**MATERIAL FOR THE TASK**
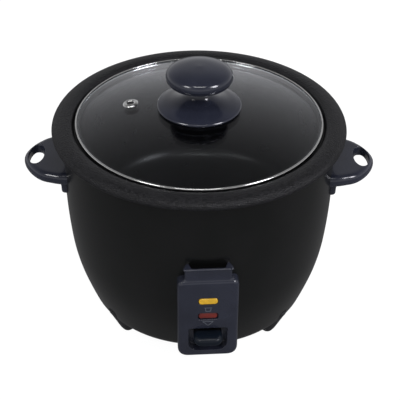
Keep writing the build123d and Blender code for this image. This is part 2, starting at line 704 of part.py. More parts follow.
# ---- feet, base plate and their screws --------------------------------------------------------
FOOT_NAMES = ("foot_rear_right", "foot_rear_left", "foot_front_left", "foot_front_right")
for angle, foot_name in zip(FOOT_ANGLES, FOOT_NAMES):
    with BuildPart() as foot:
        for height, far in ((0, FOOT_FAR_LOW), (FOOT_HEIGHT, FOOT_FAR_HIGH)):
            with BuildSketch(Plane.XY.offset(height)):
                with PolarLocations((FOOT_NEAR + far) / 2, 1, angle):
                    RectangleRounded(far - FOOT_NEAR, FOOT_WIDTH, FOOT_CORNER)
        loft()
        fillet(foot.faces().sort_by(Axis.Z)[0].edges(), 0.8)
        add(envelope.part, mode=Mode.SUBTRACT)
        with BuildSketch(Plane.XY):
            with PolarLocations(FOOT_SCREW_RADIUS, 1, angle):
                Circle(3.6)
        extrude(amount=6, mode=Mode.SUBTRACT)
        with BuildSketch(Plane.XY):
            with PolarLocations(FOOT_SCREW_RADIUS, 1, angle):
                Circle(2)
        extrude(amount=20, mode=Mode.SUBTRACT)
    foot.part.label = foot_name
    export_step(foot.part, f"parts/{foot_name}.step")

foot_spots = [(FOOT_SCREW_RADIUS * cos(radians(a)), FOOT_SCREW_RADIUS * sin(radians(a))) for a in FOOT_ANGLES]
foot_screws = flange_screws(foot_spots, 3.3, 1.9, Plane.XY.offset(6), 13)
foot_screws.part.label = "foot_screws"
export_step(foot_screws.part, "parts/foot_screws.step")

BASE_LOW = SHELL_LOW - BASE_SHEET
with BuildPart() as base_plate:
    with BuildSketch(Plane.XY.offset(BASE_LOW)):
        Circle(BASE_RADIUS)
        with PolarLocations(BASE_SCREW_RADIUS, 4, 0):
            Circle(1.8, mode=Mode.SUBTRACT)
        with PolarLocations(38, VENT_COUNT, 0):
            SlotOverall(24, 5, mode=Mode.SUBTRACT)
        # clearance for the feet, which reach in under the flange
        with Locations(*foot_spots):
            Circle(8.4, mode=Mode.SUBTRACT)
    extrude(amount=BASE_SHEET)
base_plate.part.label = "base_plate"
export_step(base_plate.part, "parts/base_plate.step")

base_spots = [(BASE_SCREW_RADIUS, 0), (0, BASE_SCREW_RADIUS), (-BASE_SCREW_RADIUS, 0), (0, -BASE_SCREW_RADIUS)]
base_screws = flange_screws(base_spots, 3.2, 1.6, Plane.XY.offset(BASE_LOW), 6)
base_screws.part.label = "base_screws"
export_step(base_screws.part, "parts/base_screws.step")

# ---- rear inlet -------------------------------------------------------------------------------
with BuildPart() as power_inlet:
    with BuildSketch(rear(INLET_FACE)):
        with Locations((0, INLET_Z)):
            RectangleRounded(2 * INLET_HALF[0], 2 * INLET_HALF[1], 4)
    extrude(amount=-40)
    fillet(power_inlet.faces().sort_by(Axis.Y)[-1].edges(), 1.2)
    with BuildSketch(rear(INLET_FACE - 17)):
        with Locations((0, INLET_Z)):
            RectangleRounded(44, 44, 6)
    extrude(amount=-30)
    add(envelope.part, mode=Mode.SUBTRACT)
    with BuildSketch(rear(INLET_FACE + 1)) as socket:
        with Locations((0, INLET_Z)):
            Rectangle(*SOCKET_SIZE)
        chamfer(socket.vertices().sort_by(Axis.Y)[-2:], 4)
    extrude(amount=-SOCKET_DEPTH - 1, mode=Mode.SUBTRACT)
    with BuildSketch(rear(INLET_FACE)):
        with Locations((-7, INLET_Z - 2), (7, INLET_Z - 2), (0, INLET_Z + 3)):
            Rectangle(2, 4)
        with Locations((0, INLET_Z + 16.5), (0, INLET_Z - 16.5)):
            Circle(1.5)
    extrude(amount=-60, mode=Mode.SUBTRACT)
power_inlet.part.label = "power_inlet"
export_step(power_inlet.part, "parts/power_inlet.step")

with BuildPart() as inlet_pins:
    with BuildSketch(rear(INLET_FACE - 7)):
        with Locations((-7, INLET_Z - 2), (7, INLET_Z - 2), (0, INLET_Z + 3)):
            Rectangle(2, 4)
    extrude(amount=-(INLET_FACE - 7 - 92))
inlet_pins.part.label = "inlet_pins"
export_step(inlet_pins.part, "parts/inlet_pins.step")

inlet_flange = Plane(origin=rearward * (INLET_FACE - 17), x_dir=(1, 0, 0), z_dir=(0, -1, 0))
inlet_screws = flange_screws([(0, INLET_Z + 16.5), (0, INLET_Z - 16.5)], 2.8, 1.5, inlet_flange, 16)
inlet_screws.part.label = "inlet_screws"
export_step(inlet_screws.part, "parts/inlet_screws.step")

# ---- wiring pieces ----------------------------------------------------------------------------
TERMINAL_Y = 62.0
TERMINAL_Z = SHELL_LOW
with BuildPart() as terminal_block:
    with BuildSketch(Plane.XY.offset(TERMINAL_Z)):
        with Locations((0, TERMINAL_Y - 12)):
            RectangleRounded(46, 16, 2)
    extrude(amount=14)
    with BuildSketch(Plane.XY.offset(TERMINAL_Z + 14)):
        with Locations((0, TERMINAL_Y - 12)):
            with GridLocations(11, 1, 4, 1):
                Circle(3)
    extrude(amount=-5, mode=Mode.SUBTRACT)
terminal_block.part.label = "terminal_block"
export_step(terminal_block.part, "parts/terminal_block.step")

with BuildPart() as terminal_screws:
    with BuildSketch(Plane.XY.offset(TERMINAL_Z + 9)):
        with Locations((0, TERMINAL_Y - 12)):
            with GridLocations(11, 1, 4, 1):
                Circle(2.6)
    extrude(amount=2.5)
terminal_screws.part.label = "terminal_screws"
export_step(terminal_screws.part, "parts/terminal_screws.step")

with BuildPart() as thermal_fuse:
    with BuildSketch(Plane.YZ.offset(-46)):
        with Locations((-10, BOWL_LOW - 3.2)):
            Circle(3)
    extrude(amount=20)
    with BuildSketch(Plane.YZ.offset(-42)):
        with Locations((-10, BOWL_LOW - 1.7)):
            Rectangle(10, 3.2)
    extrude(amount=6)
thermal_fuse.part.label = "thermal_fuse"
export_step(thermal_fuse.part, "parts/thermal_fuse.step")

# ---- lid --------------------------------------------------------------------------------------
RING_LOW = POT_RIM_TOP + REST_GAP
with BuildPart() as lid_glass:
    edge_low = RING_LOW + 0.6
    inside_reach = sqrt((DOME_RADIUS - GLASS) ** 2 - (edge_low - DOME_TOP + DOME_RADIUS) ** 2)
    half_way = GLASS_EDGE / 2
    with BuildSketch(Plane.XZ):
        with BuildLine():
            ThreePointArc((0, DOME_TOP), (half_way, glass_height(half_way)), (GLASS_EDGE, glass_height(GLASS_EDGE)))
            Polyline((GLASS_EDGE, glass_height(GLASS_EDGE)), (GLASS_EDGE, edge_low), (inside_reach, edge_low))
            ThreePointArc((inside_reach, edge_low), (half_way, glass_height(half_way, True)), (0, DOME_TOP - GLASS))
            Line((0, DOME_TOP - GLASS), (0, DOME_TOP))
        make_face()
    revolve(axis=Axis.Z)
    with BuildSketch(Plane.XY.offset(DOME_TOP - 20)):
        Circle(3.2)
    extrude(amount=30, mode=Mode.SUBTRACT)
    vent_reach = sqrt(VENT_X**2 + VENT_Y**2)
    vent_top = glass_height(vent_reach)
    vent_normal = (VENT_X, VENT_Y, vent_top - DOME_TOP + DOME_RADIUS)
    vent_plane = Plane(origin=(VENT_X, VENT_Y, vent_top), z_dir=vent_normal)
    with BuildSketch(vent_plane.offset(-10)):
        Circle(4.4)
    extrude(amount=20, mode=Mode.SUBTRACT)
lid_glass.part.label = "lid_glass"
export_step(lid_glass.part, "parts/lid_glass.step")

with BuildPart() as vent_grommet:
    with BuildSketch(vent_plane.offset(0.05)):
        Circle(VENT_FLANGE)
    extrude(amount=0.9)
    fillet(vent_grommet.faces().sort_by(Axis(vent_plane.origin, vent_plane.z_dir))[-1].edges(), 0.5)
    with BuildSketch(vent_plane.offset(0.5)):
        Circle(4.2)
    extrude(amount=-GLASS - 1.6)
    with BuildSketch(vent_plane.offset(-GLASS - 0.1)):
        Circle(5.6)
    extrude(amount=-1)
    with BuildSketch(vent_plane.offset(5)):
        Circle(VENT_HOLE)
    extrude(amount=-20, mode=Mode.SUBTRACT)
vent_grommet.part.label = "vent_grommet"
export_step(vent_grommet.part, "parts/vent_grommet.step")

CLEAR = 0.03                    # fitting clearance between ring and glass
with BuildPart() as lid_ring:
    with BuildSketch(Plane.XZ):
        with BuildLine():
            Polyline((97.6, RING_LOW), (RING_OUTER, RING_LOW), (RING_OUTER, 181.2))
            bead = ThreePointArc((RING_OUTER, 181.2), (100.7, 181.95), (99.8, 182.1))
            Polyline(bead @ 1, (98.8, 181.95), (98.6, glass_height(98.6) + CLEAR),
                     (GLASS_EDGE + CLEAR, glass_height(GLASS_EDGE) + 2 * CLEAR),
                     (GLASS_EDGE + CLEAR, edge_low - CLEAR), (97.6, edge_low - CLEAR), (97.6, RING_LOW))
        make_face()
    revolve(axis=Axis.Z)
lid_ring.part.label = "lid_ring"
export_step(lid_ring.part, "parts/lid_ring.step")

with BuildPart() as knob_base:
    rim_height = glass_height(KNOB_BASE_RADIUS)
    with BuildSketch(Plane.XZ):
        with BuildLine():
            foot_line = ThreePointArc((3.2, glass_height(3.2) + CLEAR), (18, glass_height(18) + CLEAR),
                                      (33.2, glass_height(33.2) + CLEAR))
            flange = ThreePointArc(foot_line @ 1, (KNOB_BASE_RADIUS + 0.3, rim_height + 1.5), (33.4, rim_height + 3.0))
            flare = Spline(flange @ 1, (26.0, 198.0), (16.0, 201.6), (10.4, 207.4), (9.6, KNOB_JOIN),
                           tangents=((-1, 0.25), (0, 1)))
            Polyline(flare @ 1, (3.2, KNOB_JOIN), foot_line @ 0)
        make_face()
    revolve(axis=Axis.Z)
knob_base.part.label = "knob_base"
export_step(knob_base.part, "parts/knob_base.step")

with BuildPart() as knob_cap:
    with BuildSketch(Plane.XZ):
        with BuildLine():
            Line((0, KNOB_JOIN), (10.6, KNOB_JOIN))
            under = Spline((10.6, KNOB_JOIN), (17.0, 213.9), (24.6, 215.9), tangents=((1, 0), (1, 0.6)))
            brim = Spline(under @ 1, (KNOB_RADIUS, 219.9), (26.2, 223.2), (23.4, 225.8), tangents=(under % 1, (-1, 0.5)))
            crown_line = Spline(brim @ 1, (12.0, 228.6), (0, KNOB_TOP), tangents=(brim % 1, (-1, 0)))
            Line((0, KNOB_TOP), (0, KNOB_JOIN))
        make_face()
    revolve(axis=Axis.Z)
    with BuildSketch(Plane.XY.offset(KNOB_JOIN)):
        Circle(KNOB_BORE)
    extrude(amount=8, mode=Mode.SUBTRACT)
knob_cap.part.label = "knob_cap"
export_step(knob_cap.part, "parts/knob_cap.step")

WASHER_TOP = glass_height(14, True) - 0.05
with BuildPart() as knob_washer:
    with BuildSketch(Plane.XY.offset(WASHER_TOP - 1.2)):
        Circle(14)
        Circle(2.7, mode=Mode.SUBTRACT)
    extrude(amount=1.2)
knob_washer.part.label = "knob_washer"
export_step(knob_washer.part, "parts/knob_washer.step")

with BuildPart() as knob_screw:
    with BuildSketch(Plane.XY.offset(WASHER_TOP - 1.2)):
        Circle(5)
    extrude(amount=-2.8)
    fillet(knob_screw.faces().sort_by(Axis.Z)[0].edges(), 1.2)
    with BuildSketch(Plane.XY.offset(WASHER_TOP - 1.2)):
        Circle(KNOB_BORE)
    extrude(amount=KNOB_JOIN + 7.5 - WASHER_TOP + 1.2)
knob_screw.part.label = "knob_screw"
export_step(knob_screw.part, "parts/knob_screw.step")
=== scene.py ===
"""Looks of the rice cooker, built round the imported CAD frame. Sizes are in millimetres until MM."""

import json
from math import asin, atan2, cos, hypot, pi, radians, sin, sqrt

import bmesh
import bpy
from mathutils import Matrix, Vector


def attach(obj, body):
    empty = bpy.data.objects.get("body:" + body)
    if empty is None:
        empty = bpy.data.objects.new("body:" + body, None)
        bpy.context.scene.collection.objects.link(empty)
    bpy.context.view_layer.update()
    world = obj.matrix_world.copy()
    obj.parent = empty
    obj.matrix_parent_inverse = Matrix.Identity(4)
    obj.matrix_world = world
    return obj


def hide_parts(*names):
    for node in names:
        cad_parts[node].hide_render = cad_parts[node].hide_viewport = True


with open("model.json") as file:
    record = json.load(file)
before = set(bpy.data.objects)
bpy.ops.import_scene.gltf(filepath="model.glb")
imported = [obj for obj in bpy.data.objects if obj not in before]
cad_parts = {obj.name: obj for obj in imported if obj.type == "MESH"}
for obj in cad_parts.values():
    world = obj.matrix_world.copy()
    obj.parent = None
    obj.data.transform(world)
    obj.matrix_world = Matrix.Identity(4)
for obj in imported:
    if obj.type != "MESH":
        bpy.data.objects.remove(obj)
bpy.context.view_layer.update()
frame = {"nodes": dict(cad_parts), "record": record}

MM = 0.001
AROUND = 256                    # segments round a lathed piece
TURN = radians(4)               # the panel's turn about the pot's axis


# ---- profiles and loops ------------------------------------------------------------------------
def rounded(corners, steps=6):
    """A polyline whose corners (x, y, radius) are replaced by arcs."""
    points = []
    count = len(corners)
    for i, (x, y, radius) in enumerate(corners):
        here = Vector((x, y))
        before = Vector(corners[i - 1][:2]) - here
        after = Vector(corners[(i + 1) % count][:2]) - here
        if radius <= 0:
            points.append((x, y))
            continue
        turn = before.angle(after)
        wanted = radius / max(1e-6, abs(sin(turn / 2) / cos(turn / 2)))
        reach = min(wanted, before.length * 0.49, after.length * 0.49)
        start = here + before.normalized() * reach
        end = here + after.normalized() * reach
        for step in range(steps + 1):
            t = step / steps
            point = start * (1 - t) ** 2 + here * 2 * t * (1 - t) + end * t**2
            points.append((point.x, point.y))
    return points


def through(points, per=8, closed=False):
    """A smooth line through the given points (Catmull-Rom)."""
    count = len(points)
    line = []
    last = count if closed else count - 1
    for i in range(last):
        p1, p2 = Vector(points[i]), Vector(points[(i + 1) % count])
        p0 = Vector(points[i - 1]) if closed or i else p1 * 2 - p2
        p3 = Vector(points[(i + 2) % count]) if closed or i + 2 < count else p2 * 2 - p1
        for step in range(per):
            t = step / per
            line.append(tuple(0.5 * (2 * p1 + (p2 - p0) * t + (2 * p0 - 5 * p1 + 4 * p2 - p3) * t**2
                                     + (3 * p1 - p0 - 3 * p2 + p3) * t**3)))
    if not closed:
        line.append(tuple(points[-1]))
    return line


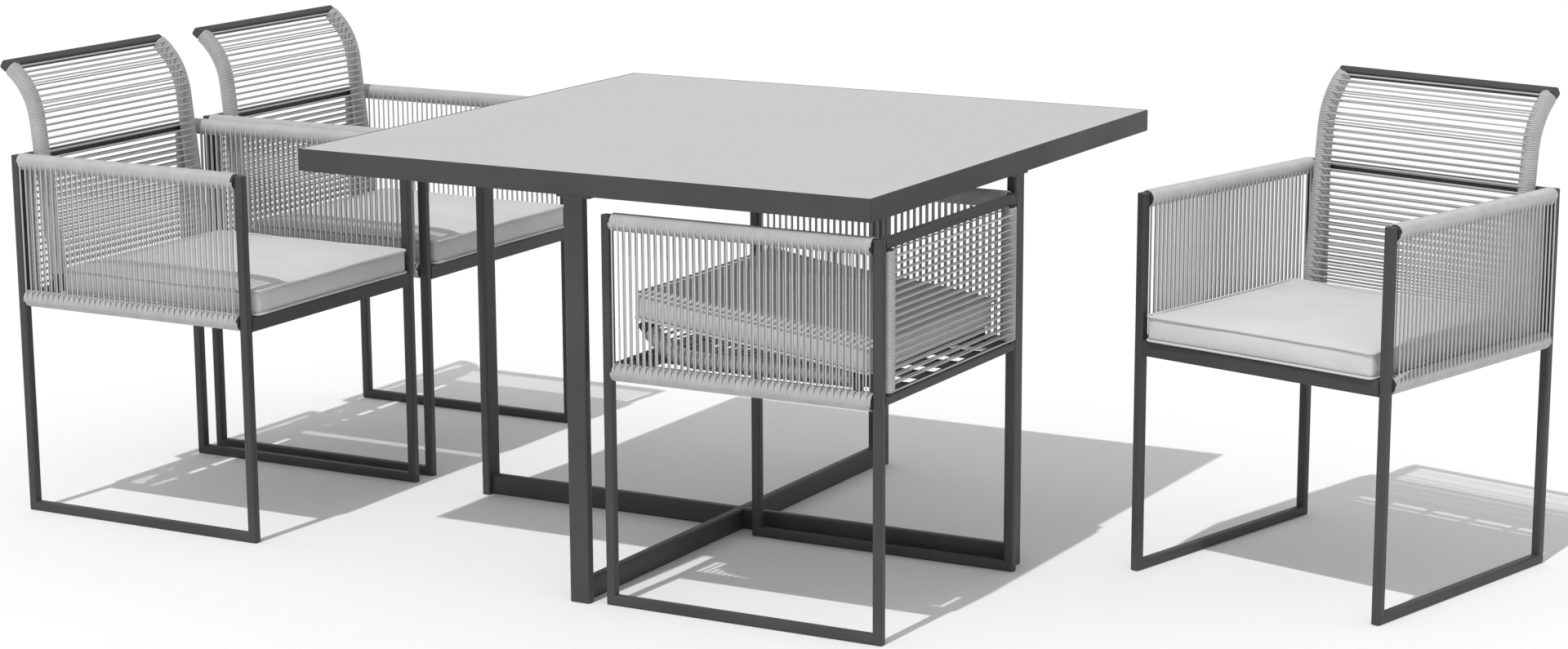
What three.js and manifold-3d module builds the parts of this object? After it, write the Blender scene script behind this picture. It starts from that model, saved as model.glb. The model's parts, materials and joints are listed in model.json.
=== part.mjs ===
// Patio dining set: a square glass-topped table on a floor cross, and four corded armchairs whose
// backrests fold flat onto the seat so that a chair stores under the table.
// Millimetres, +Z up. The origin is on the floor under the middle of the table.
import * as THREE from 'three';
import { mergeVertices } from 'three/addons/utils/BufferGeometryUtils.js';
import Module from 'manifold-3d';

// ---- driving dimensions ----

const GAP = 0.3; // clearance between touching pieces

const TABLE_SIDE = 1100;
const TABLE_HEIGHT = 729.5;
const RIM_HEIGHT = 38;
const RIM_WIDTH = 20;
const RIM_LIP = 3; // the part of the rim seen round the panel
const PANEL_THICKNESS = 6;
const TABLE_LEG_WIDE = 38;
const TABLE_LEG_THIN = 17;
const CROSS_HEIGHT = 38; // the floor cross stands on edge
const LEG_PLATE = { wide: 63, deep: 19, thick: 3 };

const CHAIR_WIDTH = 512;
const CHAIR_DEPTH = 518;
const POST_HEIGHT = 662;
const TUBE = 17; // the square tube of the chair frame
const TUBE_CORNER = 3.5;
const CORD = 3.1;
const RAIL_RADIUS = 12; // round tubes that the cord is wound on
const SPIGOT_RADIUS = 7; // the end of a round tube, inside the square tube it is welded to
const ARM_RAIL_Z = 651;
const LOW_RAIL_Z = 399.5;

const SEAT_TOP = 409.6;
const FRONT_RAIL_HEIGHT = 28;
const SLAT_X = [-224, -135, -45, 45, 135, 224];
const SLAT = { wide: 15, thick: 12 };

const HINGE_Y = 200; // the axis that the backrest folds about
const HINGE_Z = 425;
const PIN_RADIUS = 4;
const LUG = { x: 223.6, thick: 5.4, radius: 8 };

const BACK_LEAN = THREE.MathUtils.degToRad(6.2); // the backrest's lean when upright
const BACK_TUBE_X = 209;
const BACK_TAIL = 7; // tube below the hinge axis
const BACK_STRAIGHT = 300; // hinge axis to the start of the bend
const BEND_RADIUS = 126;
const BEND_ANGLE = THREE.MathUtils.degToRad(49);
const BACK_LENGTH = BACK_STRAIGHT + BEND_RADIUS * BEND_ANGLE; // hinge axis to the top bar
const TOP_BAR_HALF = 220;
const CORD_START = 14; // hinge axis to the backrest's winding, which runs up to the top bar

// The two upright tubes of the fixed lower back. They are slimmer than the rails, and stand a little
// behind the crossbar's middle, to clear the ends of the arms' windings.
const PANEL_POST = { x: 224.5, y: 253, radius: 9.6, spigot: 5.5 };

const CUSHION = { wide: 462, deep: 443, thick: 46, corner: 8, edge: 6 };
const CUSHION_FRONT_Y = -266; // the cushion overhangs the front rail a little
const FOLDED_CUSHION = { front_y: -217, front_z: 487.6, tilt: THREE.MathUtils.degToRad(6.6) };

// Each chair stands on the floor at x, y, turned about the vertical. Unturned, its front faces -Y.
const CHAIRS = [
  { name: 'tucked', x: 304.5, y: -283, turn: -90, folded: true },
  { name: 'near', x: -969, y: -247.5, turn: 90, folded: false },
  { name: 'far', x: -969, y: 305, turn: 90, folded: false },
  { name: 'right', x: 1047.5, y: 256.5, turn: -14, folded: false },
];

const FRAME_COAT = { color: 0x4a4a4c, roughness: 0.55, metalness: 0.35 };
const CORD_GREY = { color: 0xbfbfc1, roughness: 0.7, metalness: 0 };
const CUSHION_CLOTH = { color: 0xd5d6d8, roughness: 0.95, metalness: 0 };
const PANEL_GREY = { color: 0xcbcbcb, roughness: 0.35, metalness: 0 };

// ---- solids ----

const wasm = await Module();
wasm.setup();

function toSolid(geometry) {
  const bare = geometry.clone();
  bare.deleteAttribute('normal');
  bare.deleteAttribute('uv');
  const merged = mergeVertices(bare, 1e-4);
  return new wasm.Manifold(new wasm.Mesh({
    numProp: 3,
    vertProperties: new Float32Array(merged.attributes.position.array),
    triVerts: new Uint32Array(merged.index.array),
  }));
}

function toGeometry(solid) {
  const { vertProperties, triVerts } = solid.getMesh();
  const geometry = new THREE.BufferGeometry();
  geometry.setAttribute('position', new THREE.BufferAttribute(new Float32Array(vertProperties), 3));
  geometry.setIndex(new THREE.BufferAttribute(new Uint32Array(triVerts), 1));
  const flat = geometry.toNonIndexed();
  flat.computeVertexNormals();
  return flat;
}

const join = (...geometries) => toGeometry(geometries.map(toSolid).reduce((a, b) => a.add(b)));
const cut = (body, ...tools) => toGeometry(tools.map(toSolid).reduce((a, b) => a.subtract(b), toSolid(body)));

function box(sx, sy, sz, x, y, z) {
  return new THREE.BoxGeometry(sx, sy, sz).translate(x, y, z);
}

// A cylinder along the named axis, centred at x, y, z.
function cylinder(radius, length, axis, x, y, z, sides = 16) {
  const geometry = new THREE.CylinderGeometry(radius, radius, length, sides);
  if (axis === 'x') geometry.rotateZ(Math.PI / 2);
  if (axis === 'z') geometry.rotateX(Math.PI / 2);
  return geometry.translate(x, y, z);
}

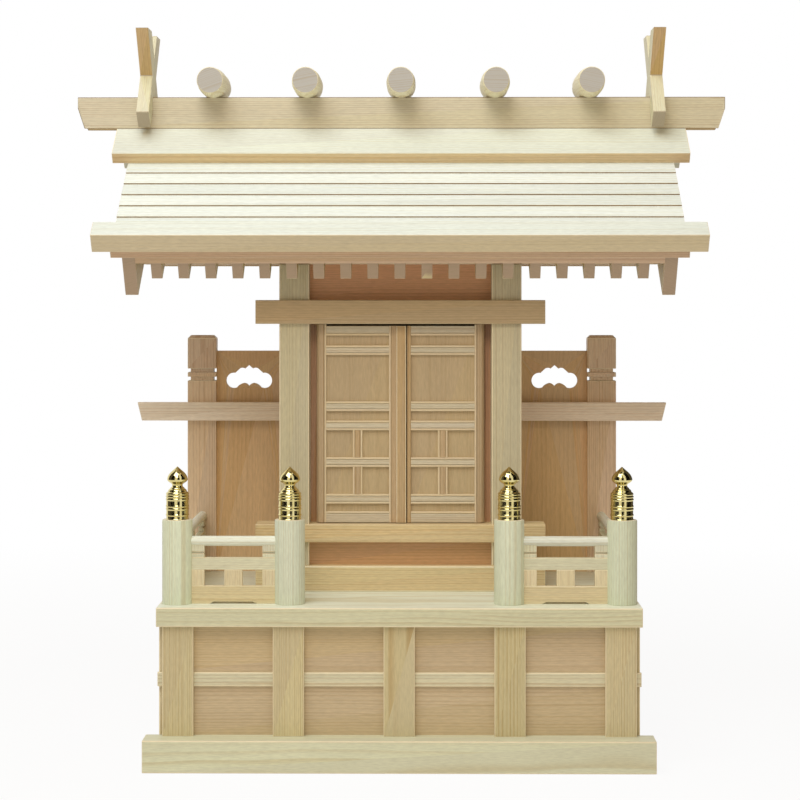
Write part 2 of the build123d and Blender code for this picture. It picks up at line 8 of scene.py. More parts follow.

**SHORT PROBLEM**
Transcribe nothing but the lines from the line with "WASHER_TOP = glass_height(14, True) - 0.05" through the line with "obj.data.transform(world)", reproducing each exactly.

**RESPONSE FOR THIS EXERCISE**
WASHER_TOP = glass_height(14, True) - 0.05
with BuildPart() as knob_washer:
    with BuildSketch(Plane.XY.offset(WASHER_TOP - 1.2)):
        Circle(14)
        Circle(2.7, mode=Mode.SUBTRACT)
    extrude(amount=1.2)
knob_washer.part.label = "knob_washer"
export_step(knob_washer.part, "parts/knob_washer.step")

with BuildPart() as knob_screw:
    with BuildSketch(Plane.XY.offset(WASHER_TOP - 1.2)):
        Circle(5)
    extrude(amount=-2.8)
    fillet(knob_screw.faces().sort_by(Axis.Z)[0].edges(), 1.2)
    with BuildSketch(Plane.XY.offset(WASHER_TOP - 1.2)):
        Circle(KNOB_BORE)
    extrude(amount=KNOB_JOIN + 7.5 - WASHER_TOP + 1.2)
knob_screw.part.label = "knob_screw"
export_step(knob_screw.part, "parts/knob_screw.step")
=== scene.py ===
"""Looks of the rice cooker, built round the imported CAD frame. Sizes are in millimetres until MM."""

import json
from math import asin, atan2, cos, hypot, pi, radians, sin, sqrt

import bmesh
import bpy
from mathutils import Matrix, Vector


def attach(obj, body):
    empty = bpy.data.objects.get("body:" + body)
    if empty is None:
        empty = bpy.data.objects.new("body:" + body, None)
        bpy.context.scene.collection.objects.link(empty)
    bpy.context.view_layer.update()
    world = obj.matrix_world.copy()
    obj.parent = empty
    obj.matrix_parent_inverse = Matrix.Identity(4)
    obj.matrix_world = world
    return obj


def hide_parts(*names):
    for node in names:
        cad_parts[node].hide_render = cad_parts[node].hide_viewport = True


with open("model.json") as file:
    record = json.load(file)
before = set(bpy.data.objects)
bpy.ops.import_scene.gltf(filepath="model.glb")
imported = [obj for obj in bpy.data.objects if obj not in before]
cad_parts = {obj.name: obj for obj in imported if obj.type == "MESH"}
for obj in cad_parts.values():
    world = obj.matrix_world.copy()
    obj.parent = None
    obj.data.transform(world)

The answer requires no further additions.